Microsoft certainly attempts to "productize", they simply fail on execution:

When the iPod was still "only" an MP3 player, Microsoft was pushing video
capable PMPs through their PMC software.

Microsoft was betting on the tablet long before Apple.

Windows CE based Wizard style PDAs predate the Apple Newton, and Pocket PC was
largely successful and shows Microsoft have been trying to get a Mobile OS
into your pocket for nearly 20 years. It was largely Palm and Microsoft that
built out this space.

The PocketPC iPaq even had a GSM jacket that allowed it to be used as a phone,
making it a smartphone that predates even the earliest Ericsson/Nokia
smartphones. Not to mention Windows Mobile which predates iOS and Android by
many years.

Microsoft has been working on WebTV, Media Center and Xbox to get into your
living room long before AppleTV or Google TV.

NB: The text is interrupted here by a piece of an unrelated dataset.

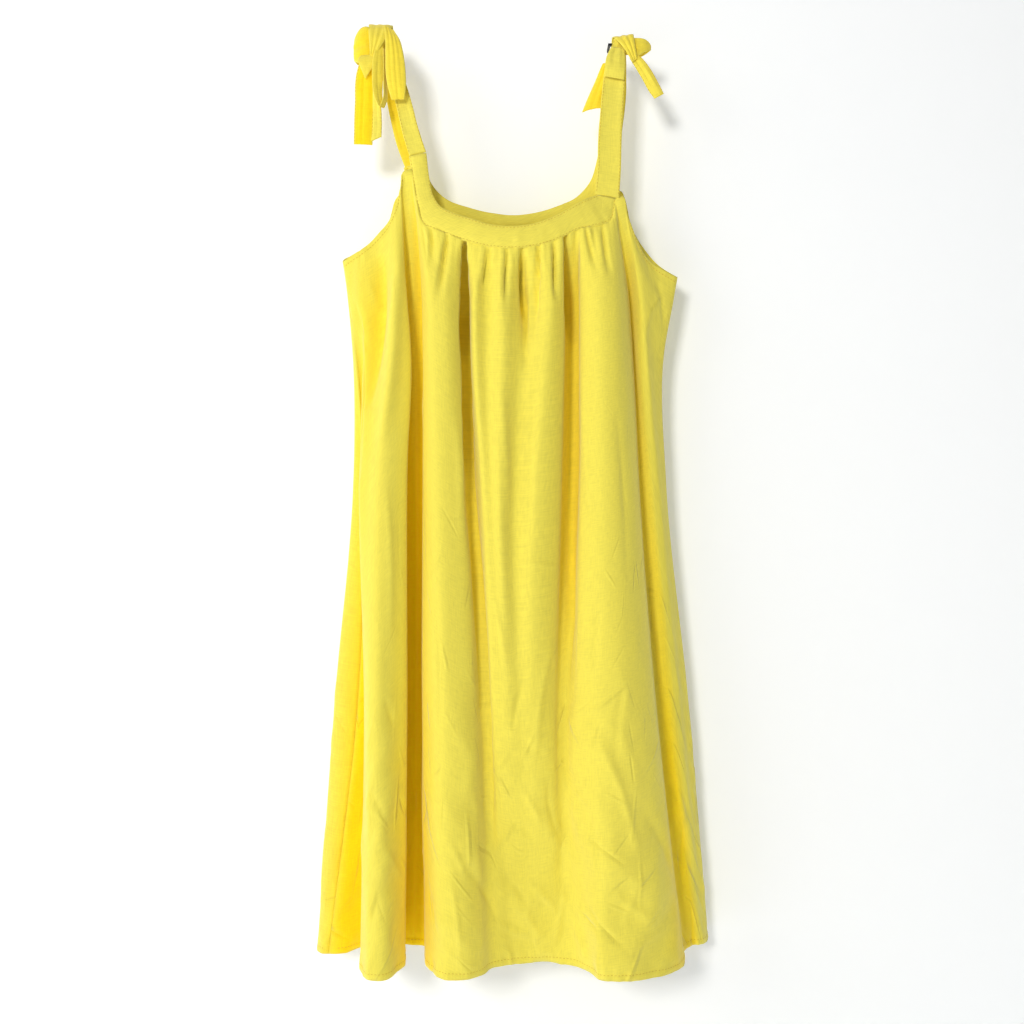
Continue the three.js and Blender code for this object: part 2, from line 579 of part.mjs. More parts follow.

Microsoft has certainly attempted to productize on the ideas that come out of
Microsoft Research and is almost always on the cutting edge of technology, and
in many cases years ahead. The problem is that they don't have the same
unified vision many other companies do, so when they execute they do so
poorly: With incomplete products in an incoherent package.

Microsoft's problem isn't that they aren't making enough products, it is that
they are sometimes too big and disorganized to make them good enough that
people can see the underlying value.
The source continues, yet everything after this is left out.